A logo is a visual mark that identifies your business. A brand is the full set of perceptions people hold about you, shaped by your communication, product quality, and consistency over time. A logo represents a brand but cannot create one. The brand is built through behaviour; the logo is a shorthand for what that behaviour has established.
A strong design brief covers five elements: your target audience, your positioning, the tone your brand should convey, how your competitors present themselves visually, and your long-term brand vision. With these documented, your designer has clear parameters for every creative decision, from mark type and typeface to colour palette, and you have a standard against which to evaluate concepts.
A wordmark suits personal brands where the individual's name carries weight and recognition is being built around that name directly. A symbol or combination mark suits brands planning to expand across markets or contexts where a name-only mark may not translate. If you are early in building your personal brand, a wordmark is the lower-risk starting point.

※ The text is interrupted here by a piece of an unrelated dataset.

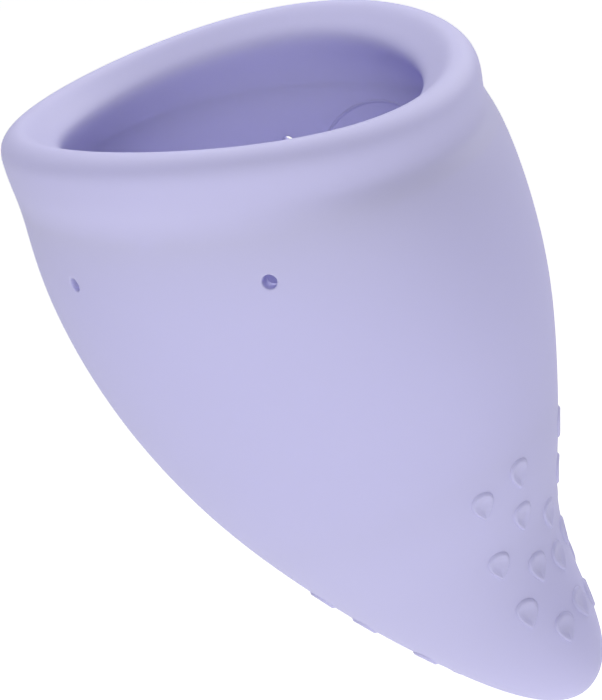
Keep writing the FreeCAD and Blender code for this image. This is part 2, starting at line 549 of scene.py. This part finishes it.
def dots(name, places):
    """A raised teardrop at each place, its round end towards the rim, in one object."""
    growing = Growing()
    tilt = math.radians(DOT_TILT)
    aim = np.array([math.sin(tilt), 0, -math.cos(tilt)])
    turn = 2 * math.pi / DOT_SIDES * np.arange(DOT_SIDES)
    outline_x = DOT_LENGTH / 2 * np.cos(turn)
    outline_y = DOT_WIDTH / 2 / TEARDROP_REACH * np.sin(turn) * np.abs(np.sin(turn / 2))
    for (u, angle), side in both_sides(places):
        axes = local_frame((u, angle), side, aim)
        middle = (u, side * angle)
        rings = [
            raised(growing, axes, middle, outline_x * size, outline_y * size, DOT_RISE * rise)
            for size, rise in DOT_PROFILE
        ]
        for ring, following in zip(rings, rings[1:]):
            growing.join(ring, following)
        origin, _, _, normal = axes
        growing.close(rings[0], origin + normal * DOT_RISE * DOT_PROFILE[0][1])
        growing.close(rings[-1], origin + normal * DOT_RISE * DOT_PROFILE[-1][1])
    return smooth_object(name, growing)


def mark_ring(name):
    """The plain raised ring inside one flank."""
    growing = Growing()
    axes = local_frame(MARK_PLACE)
    turn = 2 * math.pi / MARK_SIDES * np.arange(MARK_SIDES)
    rings = []
    for inset, rise in MARK_PROFILE:
        radius = MARK_D / 2 - MARK_BAND * inset
        x, y = radius * np.cos(turn), radius * np.sin(turn)
        rings.append(raised(growing, axes, MARK_PLACE, x, y, MARK_RISE * rise))
    for ring, following in zip(rings, rings[1:] + rings[:1]):
        growing.join(ring, following)
    return smooth_object(name, growing)


def smooth_object(name, growing):
    """An object of what has grown, shaded smooth."""
    bm = growing.to_bmesh()
    mesh = bpy.data.meshes.new(name)
    bm.to_mesh(mesh)
    bm.free()
    mesh.polygons.foreach_set("use_smooth", [True] * len(mesh.polygons))
    return linked(name, mesh)


# Material ------------------------------------------------------------------------------

def noise(tree, coordinates, scale, detail):
    """A noise texture over the object."""
    node = tree.nodes.new("ShaderNodeTexNoise")
    node.inputs["Scale"].default_value = scale
    node.inputs["Detail"].default_value = detail
    tree.links.new(coordinates, node.inputs["Vector"])
    return node.outputs["Fac"]


def silicone():
    """Matte moulded silicone: lilac, faintly clouded and translucent, with a fine grain."""
    material = bpy.data.materials.new("matte_lilac_silicone")
    material.use_nodes = True
    tree = material.node_tree
    shader = tree.nodes["Principled BSDF"]
    shader.inputs["IOR"].default_value = SILICONE_IOR
    shader.inputs["Specular IOR Level"].default_value = 0.5
    place = tree.nodes.new("ShaderNodeTexCoord").outputs["Object"]

    clouds = noise(tree, place, CLOUDS_PER_M, CLOUD_DETAIL)
    colour = tree.nodes.new("ShaderNodeMix")
    colour.data_type = "RGBA"
    colour.inputs["A"].default_value = LILAC_DEEP
    colour.inputs["B"].default_value = LILAC_PALE
    tree.links.new(clouds, colour.inputs["Factor"])
    tree.links.new(colour.outputs["Result"], shader.inputs["Base Color"])

    grain = noise(tree, place, GRAIN_PER_M, GRAIN_DETAIL)
    rough = tree.nodes.new("ShaderNodeMapRange")
    rough.inputs["To Min"].default_value = ROUGH_LEAST
    rough.inputs["To Max"].default_value = ROUGH_MOST
    tree.links.new(grain, rough.inputs["Value"])
    tree.links.new(rough.outputs["Result"], shader.inputs["Roughness"])

    bump = tree.nodes.new("ShaderNodeBump")
    bump.inputs["Strength"].default_value = 1.0
    bump.inputs["Distance"].default_value = GRAIN_DEPTH
    tree.links.new(grain, bump.inputs["Height"])
    tree.links.new(bump.outputs["Normal"], shader.inputs["Normal"])

    through = tree.nodes.new("ShaderNodeBsdfTranslucent")
    tree.links.new(colour.outputs["Result"], through.inputs["Color"])
    mixed = tree.nodes.new("ShaderNodeMixShader")
    mixed.inputs["Fac"].default_value = LIGHT_THROUGH
    tree.links.new(shader.outputs["BSDF"], mixed.inputs[1])
    tree.links.new(through.outputs["BSDF"], mixed.inputs[2])
    tree.links.new(mixed.outputs["Shader"], tree.nodes["Material Output"].inputs["Surface"])
    return material


# Stage ---------------------------------------------------------------------------------

def add_floor():
    """A plain white floor that glows like a light table, well below the cup."""
    material = bpy.data.materials.new("floor_white")
    material.use_nodes = True
    shader = material.node_tree.nodes["Principled BSDF"]
    shader.inputs["Base Color"].default_value = FLOOR_WHITE
    shader.inputs["Roughness"].default_value = FLOOR_ROUGH
    shader.inputs["Emission Color"].default_value = (1, 1, 1, 1)
    shader.inputs["Emission Strength"].default_value = FLOOR_GLOW
    mesh = bpy.data.meshes.new("floor")
    corners = [(x * FLOOR_REACH, y * FLOOR_REACH, -FLOOR_DROP) for x, y in FLOOR_CORNERS]
    mesh.from_pydata(corners, [], [(0, 1, 2, 3)])
    mesh.materials.append(material)
    linked("floor", mesh)


def add_light(name, azimuth, elevation, watts):
    """A soft square light round the cup. Azimuth 0 is at -Y, and 90 at +X."""
    data = bpy.data.lights.new(name, "AREA")
    data.shape = "SQUARE"
    data.size = LIGHT_SIZE
    data.energy = watts
    lamp = bpy.data.objects.new(name, data)
    bpy.context.scene.collection.objects.link(lamp)
    a, e = math.radians(azimuth), math.radians(elevation)
    back = Vector((math.sin(a) * math.cos(e), -math.cos(a) * math.cos(e), math.sin(e)))
    lamp.location = Vector(LIGHT_AIM) + back * LIGHT_DISTANCE
    lamp.rotation_mode = "QUATERNION"
    lamp.rotation_quaternion = back.to_track_quat("Z", "Y")
    lamp.visible_camera = False


def add_world():
    """Even soft light from all round, and plain white where it is seen itself."""
    world = bpy.data.worlds.new("studio")
    world.use_nodes = True
    tree = world.node_tree
    background = tree.nodes["Background"]
    background.inputs["Color"].default_value = (1, 1, 1, 1)
    strength = tree.nodes.new("ShaderNodeMapRange")
    strength.inputs["To Min"].default_value = WORLD_STRENGTH
    strength.inputs["To Max"].default_value = WORLD_SEEN
    seen = tree.nodes.new("ShaderNodeLightPath").outputs["Is Camera Ray"]
    tree.links.new(seen, strength.inputs["Value"])
    tree.links.new(strength.outputs["Result"], background.inputs["Strength"])
    bpy.context.scene.world = world
    bpy.context.scene.view_settings.view_transform = "Standard"


def add_camera():
    """The main view: from the front, off to one side, looking a little down."""
    data = bpy.data.cameras.new("camera")
    data.lens = CAMERA_LENS
    data.sensor_width = CAMERA_SENSOR
    data.shift_x, data.shift_y = CAMERA_SHIFT
    data.clip_start = CAMERA_NEAR
    camera = bpy.data.objects.new("camera", data)
    bpy.context.scene.collection.objects.link(camera)
    azimuth, elevation, roll = (math.radians(angle) for angle in CAMERA_ANGLES)
    back = Vector((
        math.sin(azimuth) * math.cos(elevation),
        -math.cos(azimuth) * math.cos(elevation),
        math.sin(elevation),
    ))
    right = Vector((math.cos(azimuth), math.sin(azimuth), 0))
    turn = Matrix((right, back.cross(right), back)).transposed() @ Matrix.Rotation(roll, 3, "Z")
    target = (Vector(RIM_CENTRE) + Vector(CAMERA_TARGET)) * MM
    camera.matrix_world = Matrix.Translation(target + back * CAMERA_DISTANCE) @ turn.to_4x4()
    bpy.context.scene.camera = camera


# The scene -----------------------------------------------------------------------------

source = moulding()
pieces = {
    "rim": zone(source, "rim_skin", above=RIM_CUT),
    "cup_wall": zone(source, "wall_skin", above=FLOOR_CUT, below=RIM_CUT),
    "cup_floor": zone(source, "base_skin", above=TAIL_CUT, below=FLOOR_CUT),
    "grip_tail": zone(source, "tail_skin", below=TAIL_CUT),
    "grip_dots_front": dots("front_dots", FRONT_DOTS),
    "grip_dots_back": dots("back_dots", BACK_DOTS),
    "size_mark_ring": mark_ring("flank_ring"),
}
source.free()
finish = silicone()
for node, piece in pieces.items():
    piece.data.materials.append(finish)
    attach(piece, "root")
    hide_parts(node)

add_floor()
add_world()
for light in LIGHTS:
    add_light(*light)
add_camera()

Inconsistency usually comes from using different file versions, wrong colour formats, or incorrect sizing for each platform's technical requirements. The fix is a brand identity system that documents every logo variation, the correct colour values for screen and print, minimum display sizes, and approved file formats for each context. Keeping a single organised folder of correctly formatted assets removes the problem at source.
A thorough process takes two to four weeks from a completed brief to a final mark ready for use. Rushing this timeline to meet a launch date often produces a logo that needs revisiting within a year. The brief stage, defining audience, positioning, and tone, takes several days and is the most important part. Skipping it extends the overall timeline rather than shortening it.